The villages of Sarunda, Ghantiyali, Dawa and Kakkoo are popular destinations for desert camping trips from Bikaner. If you’re looking at a short safari, a camel ride to Raisar village is a good option. You get to explore the village, enjoy an authentic Rajasthani meal, and mingle with the locals.
For those looking to camp out in the desert, signing up for a 2/3 day camel safari is an unforgettable expeirince. Live the life of a nomad, and get to know the Thar Desert face to face. This is the best way of understanding the hardiness of the rural Rajasthani population.
A camel safari is an essential part of things to do in Bikaner. Ask your tour provider for options on the different itineraries in and around Bikaner.
If you have some time to spare, make the trip to the National Research Centre on Camel. The centre is doing some important work with respect to breeding of these animals and you can even ride one of the 200 camels here. Don’t forget to try the camel milk ice cream!
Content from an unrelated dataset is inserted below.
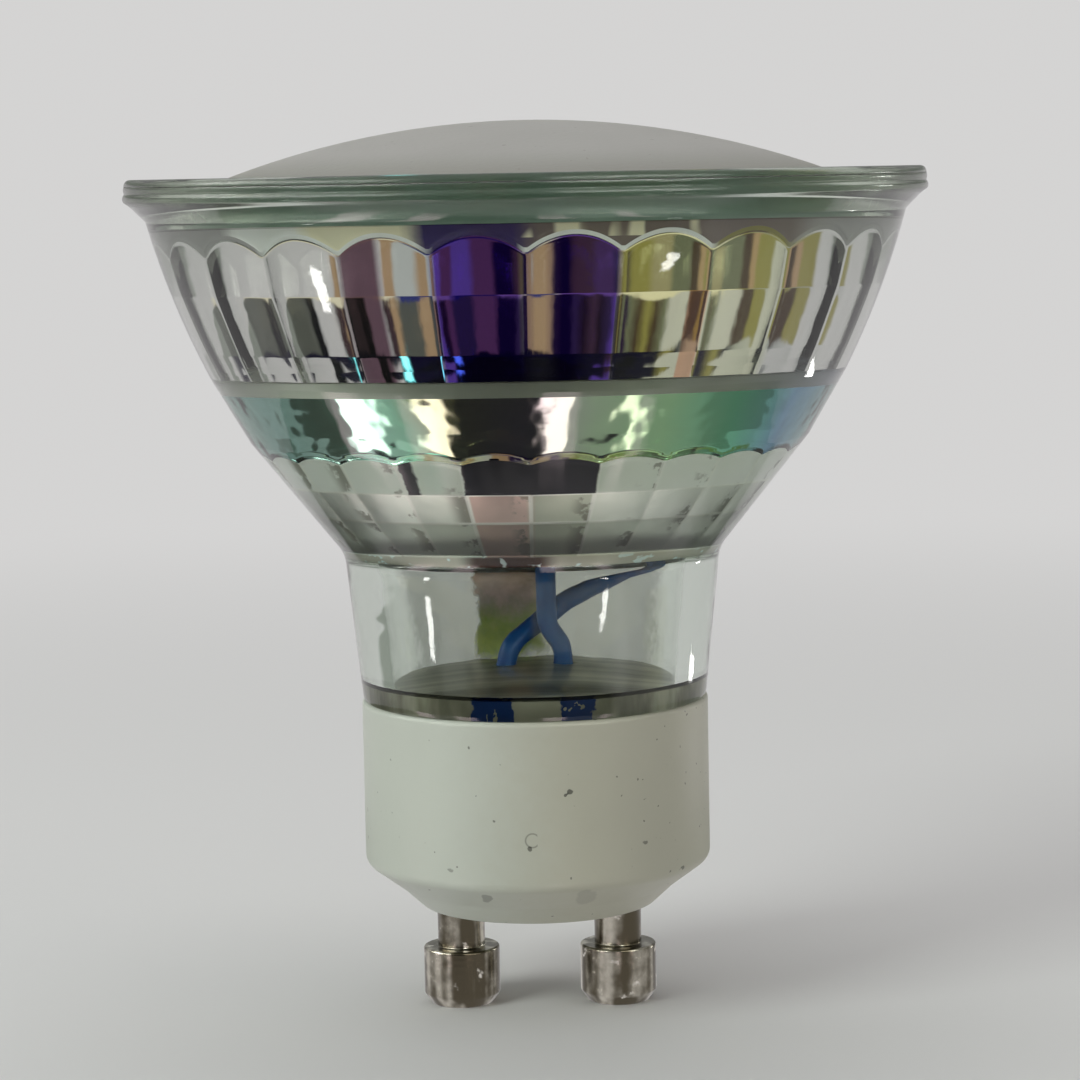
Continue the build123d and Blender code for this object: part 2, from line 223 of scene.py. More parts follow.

4A culinary adventure with Bikaner’s cuisine
The raj-kachori of Bikaner is a must for any foodie. Stuffed with sprouts and potato, it is served with curd and chutney. A refreshing morning or evening snack. The gram flour dumplings in a spicy gravy, gatte ki sabzi, is a great introduction to a vegetarian curry. The Bikaner version of a Rajasthani thali (platter) is what culinary dreams are made of, and you should certainly set aside a meal (or two) to try a variety of curries, chutneys, and rotis.
5Pilgrim’s progress and glorious temple architecture
Bikaner is an important religious town, but even secular travellers will find the temples here quite interesting because of their ancient architecture.
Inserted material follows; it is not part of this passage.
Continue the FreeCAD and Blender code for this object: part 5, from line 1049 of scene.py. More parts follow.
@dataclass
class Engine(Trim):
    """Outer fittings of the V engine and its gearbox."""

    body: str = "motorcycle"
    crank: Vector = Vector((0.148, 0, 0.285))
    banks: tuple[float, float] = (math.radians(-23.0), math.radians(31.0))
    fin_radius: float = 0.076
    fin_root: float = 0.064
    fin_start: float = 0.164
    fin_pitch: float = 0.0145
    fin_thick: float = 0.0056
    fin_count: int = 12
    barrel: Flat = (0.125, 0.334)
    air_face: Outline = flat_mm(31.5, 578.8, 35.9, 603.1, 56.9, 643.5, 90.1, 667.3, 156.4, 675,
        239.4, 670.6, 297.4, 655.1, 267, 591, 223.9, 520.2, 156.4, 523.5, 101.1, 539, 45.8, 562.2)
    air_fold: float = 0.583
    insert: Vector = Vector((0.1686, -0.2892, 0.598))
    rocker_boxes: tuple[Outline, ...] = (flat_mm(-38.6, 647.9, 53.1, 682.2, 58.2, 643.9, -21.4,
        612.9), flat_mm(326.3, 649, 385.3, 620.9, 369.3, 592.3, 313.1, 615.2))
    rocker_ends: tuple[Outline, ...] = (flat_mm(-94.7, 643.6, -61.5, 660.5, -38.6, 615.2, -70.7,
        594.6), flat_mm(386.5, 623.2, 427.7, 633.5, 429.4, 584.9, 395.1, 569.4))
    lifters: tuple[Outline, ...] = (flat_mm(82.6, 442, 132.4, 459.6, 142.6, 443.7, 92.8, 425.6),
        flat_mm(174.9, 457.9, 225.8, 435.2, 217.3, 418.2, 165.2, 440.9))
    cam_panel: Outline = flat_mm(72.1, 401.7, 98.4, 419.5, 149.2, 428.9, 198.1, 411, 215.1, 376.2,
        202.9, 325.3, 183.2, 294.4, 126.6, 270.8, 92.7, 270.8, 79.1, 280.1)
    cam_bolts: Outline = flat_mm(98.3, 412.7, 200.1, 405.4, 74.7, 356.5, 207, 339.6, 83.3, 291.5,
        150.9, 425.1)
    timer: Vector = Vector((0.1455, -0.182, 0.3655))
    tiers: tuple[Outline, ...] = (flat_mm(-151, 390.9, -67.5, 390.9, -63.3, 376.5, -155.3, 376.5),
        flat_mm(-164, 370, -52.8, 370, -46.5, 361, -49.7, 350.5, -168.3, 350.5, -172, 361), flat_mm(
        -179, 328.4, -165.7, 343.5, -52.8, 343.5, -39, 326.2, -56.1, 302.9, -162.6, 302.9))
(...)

One of the most exciting things to do in Bikaner is visit the Karni Mata Temple. The shrine is home to thousands of rats that are worshipped by pilgrims who believe these creatures bring them good luck.
The red sandstone and marble Bhandasar Temple is an important Jain pilgrimage spot. The gold leaf walls, three-tiered shrine, and intricately carved walls make this a must-visit temple in Bikaner. The Sandeshwar Temple, though smaller than Bhandasar is no less of a beauty. The paintings inside the spire are absolutely stunning as are the painted pillars.
6Gajner Wildlife Sanctuary and Jorbeed—A nature lover’s Bikaner
Gajner Wildlife Sanctuary encompasses thickly forested hills that makes for the perfect safari when you can spot desert foxes, blackbuck, wild boar and nilgai. If Bikaner city’s bustling nature starts getting the better of you, head out to this former royal hunting ground and spend the day driving through a floral paradise.
Birdwatchers keep a day aside for Jorbeed, a haven for raptors just 30 minutes away from Bikaner. Egyptian vultures, steppe eagles, griffon vultures are all found here, resting on high branches scoping out their prey. If you’re lucky, you might just spot the swooping image of a majestic Saker falcon.